6/18/13 7 weeks, 2 days: This morning, I did not wake to the crushing feeling of your absence. I awoke several times in the night and then this morning, worrying your sister was dead. She usually comes into our bed at some point but slept all night in her bed last night and I was sure she’d stopped breathing. It doesn’t sound like improvement, worrying that my daughter is dead rather than mourning my dead son, but it is. I am less consumed by your loss. I spent a couple hours writing about you and then got up to make breakfast for your sister. I put the bacon on, put your music on and began to pack her lunch. I realized then, listening and packing, that I was doing this with you. Here was a quiet moment, with a song that reminds me of you and I am taking care of your sister without crying. If you were here, I would have done the same thing this morning with you wrapped on my chest. Perhaps I would have sung to you instead of listening to Nat King Cole. I would have nursed you instead of writing to you and the terror that Vesta was dead in the next room, would have been relief that we had only one child to parent in the night. But I’m getting better. To have that moment of peace with you. That’s better.

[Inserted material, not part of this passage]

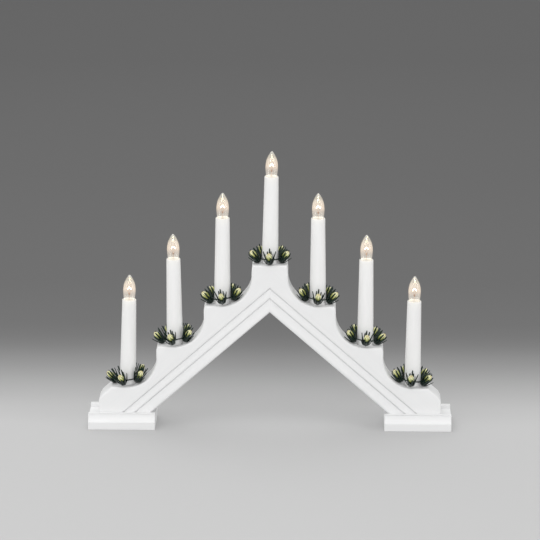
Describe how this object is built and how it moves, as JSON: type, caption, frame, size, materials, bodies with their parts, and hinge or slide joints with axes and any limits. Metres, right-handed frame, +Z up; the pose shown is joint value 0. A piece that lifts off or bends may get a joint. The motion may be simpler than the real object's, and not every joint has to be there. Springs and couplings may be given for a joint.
{
  "type": "electric candle arch",
  "caption": "White stepped inverted-V electric candle arch on moulded feet, with screw-in flame bulbs on candle sleeves and lift-off bud wreaths.",
  "frame": {"origin": "on the table, midway between the two feet and midway between front and back", "axes": "+X to the viewer's right along the arch, -Y to the front, +Z up"},
  "size_m": [0.49, 0.0684, 0.3784],
  "materials": {
    "white_painted_wood": "white satin paint over wood",
    "white_outlet_plastic": "moulded white plastic",
    "candle_plastic": "matt white moulded plastic",
    "holder_plastic": "moulded white plastic",
    "nickel_plated_cap": "nickel-plated screw shell",
    "clear_glass": "clear flame-shaped glass, lit warm white",
    "wreath_green": "moulded dark green plastic",
    "needle_green": "thin dark green plastic needles",
    "bud_yellow_green": "pale yellow-green buds"
  },
  "bodies": {
    "arch": {"arch_leg_left": "white_painted_wood", "arch_leg_right": "white_painted_wood", "foot_core_left": "white_painted_wood", "foot_core_right": "white_painted_wood", "foot_moulding_front_left": "white_painted_wood", "foot_moulding_front_right": "white_painted_wood", "foot_moulding_back_left": "white_painted_wood", "foot_moulding_back_right": "white_painted_wood", "wire_cover_left": "white_painted_wood", "wire_cover_right": "white_painted_wood", "cord_outlet": "white_outlet_plastic", "candle_sleeve_1": "candle_plastic", "lamp_holder_1": "holder_plastic", "candle_sleeve_2": "candle_plastic", "lamp_holder_2": "holder_plastic", "candle_sleeve_3": "candle_plastic", "lamp_holder_3": "holder_plastic", "candle_sleeve_4": "candle_plastic", "lamp_holder_4": "holder_plastic", "candle_sleeve_5": "candle_plastic", "lamp_holder_5": "holder_plastic", "candle_sleeve_6": "candle_plastic", "lamp_holder_6": "holder_plastic", "candle_sleeve_7": "candle_plastic", "lamp_holder_7": "holder_plastic"},
    "bulb_1": {"bulb_cap_1": "nickel_plated_cap", "bulb_glass_1": "clear_glass"},
    "bulb_2": {"bulb_cap_2": "nickel_plated_cap", "bulb_glass_2": "clear_glass"},
    "bulb_3": {"bulb_cap_3": "nickel_plated_cap", "bulb_glass_3": "clear_glass"},
    "bulb_4": {"bulb_cap_4": "nickel_plated_cap", "bulb_glass_4": "clear_glass"},
    "bulb_5": {"bulb_cap_5": "nickel_plated_cap", "bulb_glass_5": "clear_glass"},
    "bulb_6": {"bulb_cap_6": "nickel_plated_cap", "bulb_glass_6": "clear_glass"},
    "bulb_7": {"bulb_cap_7": "nickel_plated_cap", "bulb_glass_7": "clear_glass"},
    "wreath_1": {"wreath_ring_1": "wreath_green", "wreath_needles_1": "needle_green", "wreath_buds_1": "bud_yellow_green"},
    "wreath_2": {"wreath_ring_2": "wreath_green", "wreath_needles_2": "needle_green", "wreath_buds_2": "bud_yellow_green"},
    "wreath_3": {"wreath_ring_3": "wreath_green", "wreath_needles_3": "needle_green", "wreath_buds_3": "bud_yellow_green"},
    "wreath_4": {"wreath_ring_4": "wreath_green", "wreath_needles_4": "needle_green", "wreath_buds_4": "bud_yellow_green"},
    "wreath_5": {"wreath_ring_5": "wreath_green", "wreath_needles_5": "needle_green", "wreath_buds_5": "bud_yellow_green"},
    "wreath_6": {"wreath_ring_6": "wreath_green", "wreath_needles_6": "needle_green", "wreath_buds_6": "bud_yellow_green"},
    "wreath_7": {"wreath_ring_7": "wreath_green", "wreath_needles_7": "needle_green", "wreath_buds_7": "bud_yellow_green"}
  },
  "joints": [
    {"name": "bulb_1_lift", "type": "slide", "parent": "arch", "child": "bulb_1", "axis": [0.0262, 0, 0.9997], "range_m": [0, 0.029]},
    {"name": "bulb_2_lift", "type": "slide", "parent": "arch", "child": "bulb_2", "axis": [-0.0105, 0, 0.9999], "range_m": [0, 0.029]},
    {"name": "bulb_3_lift", "type": "slide", "parent": "arch", "child": "bulb_3", "axis": [0.007, 0, 1], "range_m": [0, 0.029]},
    {"name": "bulb_4_lift", "type": "slide", "parent": "arch", "child": "bulb_4", "axis": [0.0175, 0, 0.9998], "range_m": [0, 0.029]},
    {"name": "bulb_5_lift", "type": "slide", "parent": "arch", "child": "bulb_5", "axis": [0.0017, 0, 1], "range_m": [0, 0.029]},
    {"name": "bulb_6_lift", "type": "slide", "parent": "arch", "child": "bulb_6", "axis": [0.007, 0, 1], "range_m": [0, 0.029]},
    {"name": "bulb_7_lift", "type": "slide", "parent": "arch", "child": "bulb_7", "axis": [0.0122, 0, 0.9999], "range_m": [0, 0.029]},
    {"name": "wreath_1_lift", "type": "slide", "parent": "arch", "child": "wreath_1", "axis": [0, 0, 1], "range_m": [0, 0.16]},
    {"name": "wreath_2_lift", "type": "slide", "parent": "arch", "child": "wreath_2", "axis": [0, 0, 1], "range_m": [0, 0.16]},
    {"name": "wreath_3_lift", "type": "slide", "parent": "arch", "child": "wreath_3", "axis": [0, 0, 1], "range_m": [0, 0.16]},
    {"name": "wreath_4_lift", "type": "slide", "parent": "arch", "child": "wreath_4", "axis": [0, 0, 1], "range_m": [0, 0.16]},
    {"name": "wreath_5_lift", "type": "slide", "parent": "arch", "child": "wreath_5", "axis": [0, 0, 1], "range_m": [0, 0.16]},
    {"name": "wreath_6_lift", "type": "slide", "parent": "arch", "child": "wreath_6", "axis": [0, 0, 1], "range_m": [0, 0.16]},
    {"name": "wreath_7_lift", "type": "slide", "parent": "arch", "child": "wreath_7", "axis": [0, 0, 1], "range_m": [0, 0.16]}
  ]
}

“When the dark is at rest, the light begins to move.”

-The Secret Of The Golden Flower

1 thought on “Better.

  1. Recognizing the moments of peace and light are wonderful. Hold on to those moments. Harvey is listening to the music with you. You’re light will shine again too Monica. Keep talking about how you feel and never stop talking about Harvey. Sending all the light and love I can from far away. Your are so strong.